On one hand, Mr. Pink is right – tipping is supposed to be for going above and beyond rather than just doing your job, and I’m very sorry the government takes servers’ money by taxing their tips when they’re already making pretty much nothing, but it’s not my fault. I hate feeling like I have to tip someone. So I kind of want to land firmly on the side of Mr. Pink.
Here’s the thing, though.
For me, what it comes down to is if you’re going to play the game, play by the rules. We all know that restaurant workers make nothing, and that it’s not our fault and that we shouldn’t have to tip just because the government is greedy and the restaurant/service industry is screwed up. There’s an easy solution to the conundrum: If you don’t feel you should tip, don’t support or take any part in the system that perpetuates the model. Don’t go out to eat.
However, in my opinion, if you want to play the game – if you’re going to eat at places that pay wages that depend on tips – then tip. That’s the rule, as far as I’m concerned.

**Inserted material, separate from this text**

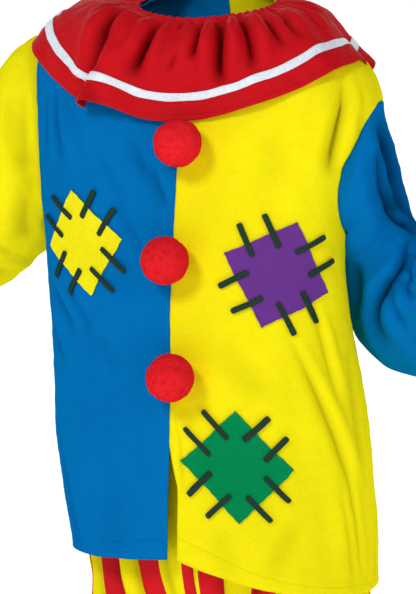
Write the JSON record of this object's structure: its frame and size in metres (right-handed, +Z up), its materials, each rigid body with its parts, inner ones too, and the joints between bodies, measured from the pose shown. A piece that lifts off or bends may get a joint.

In this case especially – the place was busy, the woman was obviously running all over the place, but we still got friendly, timely service with a smile. Plus we go to this place all the time, and it never hurts to be remembered as a good customer in a place you frequent.
The only time I say “heck no” to leaving a tip is when the service is downright bad or rude. Those are the (very rare, maybe two or three times in my life) situations in which I feel justified in not tipping someone, because I don’t mind paying for service but I absolutely refuse to pay to be abused. The ONLY time that’s ok is if you enjoy going to those restaurants where that’s part of the experience. Not my cup of tea, but to each his or her own.
Anyway, that’s where I fall. How about you?